Problem description: Write out exactly the lines of the entries below from the one holding "Recreate this object" to the one holding "# Origin: axis", inclusive, and leave out all other lines.

═══

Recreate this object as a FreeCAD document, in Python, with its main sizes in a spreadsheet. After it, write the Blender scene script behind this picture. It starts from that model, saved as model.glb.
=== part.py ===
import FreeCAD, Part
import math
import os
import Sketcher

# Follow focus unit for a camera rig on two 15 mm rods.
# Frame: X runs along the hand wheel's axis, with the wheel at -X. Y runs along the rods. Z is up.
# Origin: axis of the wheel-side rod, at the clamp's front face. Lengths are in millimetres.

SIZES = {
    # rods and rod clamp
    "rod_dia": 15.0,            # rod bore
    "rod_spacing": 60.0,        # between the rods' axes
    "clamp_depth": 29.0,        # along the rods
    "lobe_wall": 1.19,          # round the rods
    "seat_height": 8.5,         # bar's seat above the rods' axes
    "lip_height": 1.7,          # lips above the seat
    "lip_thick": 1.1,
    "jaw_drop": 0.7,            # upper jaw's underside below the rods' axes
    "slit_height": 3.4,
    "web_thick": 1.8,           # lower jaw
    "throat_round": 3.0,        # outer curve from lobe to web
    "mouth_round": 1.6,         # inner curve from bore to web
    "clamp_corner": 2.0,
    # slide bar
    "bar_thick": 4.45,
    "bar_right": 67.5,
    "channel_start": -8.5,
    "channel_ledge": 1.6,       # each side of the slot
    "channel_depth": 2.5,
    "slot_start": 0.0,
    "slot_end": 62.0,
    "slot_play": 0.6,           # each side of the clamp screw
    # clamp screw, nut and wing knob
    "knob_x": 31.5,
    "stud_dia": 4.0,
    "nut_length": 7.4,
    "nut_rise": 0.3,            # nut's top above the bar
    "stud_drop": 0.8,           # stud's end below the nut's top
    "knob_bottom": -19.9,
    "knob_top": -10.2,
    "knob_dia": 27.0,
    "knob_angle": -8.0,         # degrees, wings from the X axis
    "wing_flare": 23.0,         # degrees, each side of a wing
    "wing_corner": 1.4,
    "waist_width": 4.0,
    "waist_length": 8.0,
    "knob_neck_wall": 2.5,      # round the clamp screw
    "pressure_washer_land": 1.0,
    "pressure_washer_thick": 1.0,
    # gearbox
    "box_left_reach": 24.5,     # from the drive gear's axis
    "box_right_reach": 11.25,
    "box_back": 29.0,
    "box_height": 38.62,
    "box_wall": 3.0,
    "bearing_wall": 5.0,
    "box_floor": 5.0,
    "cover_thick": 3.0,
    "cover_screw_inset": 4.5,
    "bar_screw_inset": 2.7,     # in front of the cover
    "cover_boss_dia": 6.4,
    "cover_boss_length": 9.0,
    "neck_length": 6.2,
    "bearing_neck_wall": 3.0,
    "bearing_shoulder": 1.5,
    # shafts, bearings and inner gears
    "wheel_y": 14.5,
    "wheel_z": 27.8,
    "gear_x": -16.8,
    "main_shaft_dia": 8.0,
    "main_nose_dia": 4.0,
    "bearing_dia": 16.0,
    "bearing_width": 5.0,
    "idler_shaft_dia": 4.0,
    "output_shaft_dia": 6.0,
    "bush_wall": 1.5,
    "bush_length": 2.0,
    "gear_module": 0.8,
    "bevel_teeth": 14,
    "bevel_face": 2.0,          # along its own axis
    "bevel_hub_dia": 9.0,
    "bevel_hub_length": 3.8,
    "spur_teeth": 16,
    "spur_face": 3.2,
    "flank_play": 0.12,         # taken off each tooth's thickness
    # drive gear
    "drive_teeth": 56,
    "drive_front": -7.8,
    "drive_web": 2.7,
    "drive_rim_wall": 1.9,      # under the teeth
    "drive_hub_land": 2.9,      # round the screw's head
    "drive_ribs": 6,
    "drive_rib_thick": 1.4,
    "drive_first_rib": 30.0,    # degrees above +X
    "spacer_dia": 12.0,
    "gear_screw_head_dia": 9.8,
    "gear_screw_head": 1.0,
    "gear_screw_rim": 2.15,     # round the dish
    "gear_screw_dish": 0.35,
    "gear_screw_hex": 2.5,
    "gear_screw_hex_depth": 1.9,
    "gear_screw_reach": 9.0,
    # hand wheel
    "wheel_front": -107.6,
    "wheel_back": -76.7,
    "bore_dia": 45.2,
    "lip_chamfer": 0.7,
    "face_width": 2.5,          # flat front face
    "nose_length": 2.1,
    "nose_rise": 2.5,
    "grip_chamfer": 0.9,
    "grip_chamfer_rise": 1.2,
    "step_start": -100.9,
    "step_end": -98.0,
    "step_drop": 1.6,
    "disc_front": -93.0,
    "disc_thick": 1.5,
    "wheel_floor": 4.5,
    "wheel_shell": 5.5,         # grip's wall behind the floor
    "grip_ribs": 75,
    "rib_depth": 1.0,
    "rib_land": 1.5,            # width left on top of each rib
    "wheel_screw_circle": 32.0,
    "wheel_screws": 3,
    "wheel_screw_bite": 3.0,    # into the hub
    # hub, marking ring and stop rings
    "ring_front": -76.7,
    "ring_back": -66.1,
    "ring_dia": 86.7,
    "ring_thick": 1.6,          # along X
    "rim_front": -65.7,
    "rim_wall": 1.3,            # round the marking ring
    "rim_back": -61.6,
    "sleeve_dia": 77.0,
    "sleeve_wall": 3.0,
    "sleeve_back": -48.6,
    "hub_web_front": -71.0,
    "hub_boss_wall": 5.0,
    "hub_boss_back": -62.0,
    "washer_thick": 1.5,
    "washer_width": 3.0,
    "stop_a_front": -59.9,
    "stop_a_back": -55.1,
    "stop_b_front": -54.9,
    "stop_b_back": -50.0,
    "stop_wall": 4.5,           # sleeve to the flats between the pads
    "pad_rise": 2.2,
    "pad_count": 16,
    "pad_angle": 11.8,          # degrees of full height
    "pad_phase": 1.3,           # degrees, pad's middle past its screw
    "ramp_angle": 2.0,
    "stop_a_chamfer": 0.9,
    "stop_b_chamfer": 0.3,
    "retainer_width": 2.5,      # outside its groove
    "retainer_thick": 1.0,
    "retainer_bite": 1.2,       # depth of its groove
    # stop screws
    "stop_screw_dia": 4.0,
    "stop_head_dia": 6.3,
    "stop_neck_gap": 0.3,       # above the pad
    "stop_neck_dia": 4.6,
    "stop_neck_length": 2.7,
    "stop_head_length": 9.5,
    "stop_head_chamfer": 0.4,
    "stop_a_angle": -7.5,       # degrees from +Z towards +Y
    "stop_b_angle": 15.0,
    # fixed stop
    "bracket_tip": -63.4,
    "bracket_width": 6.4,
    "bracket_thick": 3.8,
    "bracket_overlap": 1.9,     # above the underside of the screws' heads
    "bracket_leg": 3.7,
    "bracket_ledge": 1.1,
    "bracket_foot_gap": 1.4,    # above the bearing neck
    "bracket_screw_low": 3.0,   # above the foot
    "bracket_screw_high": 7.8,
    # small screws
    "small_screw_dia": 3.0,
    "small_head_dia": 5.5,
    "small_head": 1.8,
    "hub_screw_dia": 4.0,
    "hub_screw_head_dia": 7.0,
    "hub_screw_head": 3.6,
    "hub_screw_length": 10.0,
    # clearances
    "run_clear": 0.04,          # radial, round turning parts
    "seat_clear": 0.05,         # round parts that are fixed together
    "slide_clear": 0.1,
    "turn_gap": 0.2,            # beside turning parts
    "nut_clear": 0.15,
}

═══

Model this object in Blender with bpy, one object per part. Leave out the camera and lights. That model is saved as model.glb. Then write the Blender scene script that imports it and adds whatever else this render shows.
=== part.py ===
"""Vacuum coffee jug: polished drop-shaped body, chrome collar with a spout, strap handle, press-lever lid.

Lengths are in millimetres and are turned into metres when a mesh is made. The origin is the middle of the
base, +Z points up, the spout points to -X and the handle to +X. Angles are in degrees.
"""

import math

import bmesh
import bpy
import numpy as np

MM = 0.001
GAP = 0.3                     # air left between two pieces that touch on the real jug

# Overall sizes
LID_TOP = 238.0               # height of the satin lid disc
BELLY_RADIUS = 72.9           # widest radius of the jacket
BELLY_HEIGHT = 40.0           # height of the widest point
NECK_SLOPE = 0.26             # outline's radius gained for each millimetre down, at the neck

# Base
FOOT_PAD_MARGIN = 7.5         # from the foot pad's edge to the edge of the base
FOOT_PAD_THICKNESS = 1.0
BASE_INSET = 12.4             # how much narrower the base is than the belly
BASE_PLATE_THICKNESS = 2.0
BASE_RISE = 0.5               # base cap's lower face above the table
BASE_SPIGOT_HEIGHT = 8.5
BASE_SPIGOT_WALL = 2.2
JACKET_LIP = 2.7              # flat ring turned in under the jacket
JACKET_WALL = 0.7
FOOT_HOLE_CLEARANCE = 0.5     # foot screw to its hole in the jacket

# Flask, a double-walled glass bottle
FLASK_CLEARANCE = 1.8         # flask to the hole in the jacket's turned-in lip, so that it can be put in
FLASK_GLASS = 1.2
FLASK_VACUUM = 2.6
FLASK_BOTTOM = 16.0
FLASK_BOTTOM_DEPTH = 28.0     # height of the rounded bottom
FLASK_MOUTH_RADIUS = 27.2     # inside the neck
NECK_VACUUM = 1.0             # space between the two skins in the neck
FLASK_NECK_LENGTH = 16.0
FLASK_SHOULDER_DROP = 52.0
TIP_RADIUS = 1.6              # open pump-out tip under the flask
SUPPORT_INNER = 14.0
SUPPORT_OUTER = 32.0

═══

Answer in full:
Recreate this object as a FreeCAD document, in Python, with its main sizes in a spreadsheet. After it, write the Blender scene script behind this picture. It starts from that model, saved as model.glb.
=== part.py ===
import FreeCAD, Part
import math
import os
import Sketcher

# Follow focus unit for a camera rig on two 15 mm rods.
# Frame: X runs along the hand wheel's axis, with the wheel at -X. Y runs along the rods. Z is up.
# Origin: axis of the wheel-side rod, at the clamp's front face. Lengths are in millimetres.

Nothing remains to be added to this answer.